THIS ARTICLE REVEALS all of the important information regarding GeForce 8800 series, which is set to be released to the world on November 8th, 2006 in San Jose. We have learned that during traditional Editor's Day in San Francisco nVidia kept its rules, so "no porn surfing" and "no leaks to the Inquirer" banners were shown. But, we have no hard feelings about that. It is up to the companies to either respect millions of our readers, including employees of Nvidia or... not.

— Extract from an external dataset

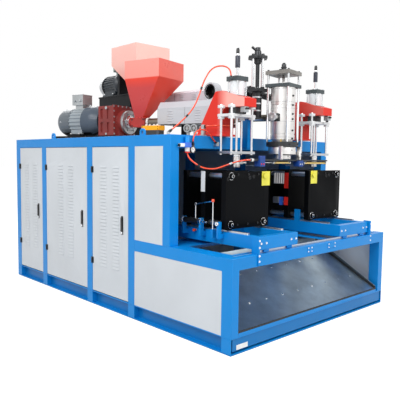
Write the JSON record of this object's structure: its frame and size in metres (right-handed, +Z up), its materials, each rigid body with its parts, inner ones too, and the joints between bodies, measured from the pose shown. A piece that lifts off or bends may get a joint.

As you already know, Adrianne Curry, a Playboy bunny, America's Next Top Model star and an actor from My Fair Brady is the demo chick for G80. After we posted the story, we received a growl from Graphzilla, but we are here to serve you, our dear readers. However, this was just a story about a person who posed for the G80. Now, it's time to reveal the hardware. Everything you want to know, and don't want to wait for November 8th - lies in this article. Get your pop-corn ready; this will be a messy ride.
For starters, the 8800 launch is a hard one, so expect partners to have boards in store for the big day's press conference at 11AM on the 8th. The board delivery will go in several waves, with the first two separated by days. The boards were designed by ASUSTeK, and feature a departure from usual suspects at Micro-Star International. This is also the first ever black graphics card from nVidia. Bear in mind that every 8800GTX and 8800GTS is manufactured by ASUS. AIBs (add-in board vendors) can only change the cooling, while no overclocking is allowed on 1st gen products. Expect a very limited allocation of these boards, with UK alone getting a mediocre 200 boards.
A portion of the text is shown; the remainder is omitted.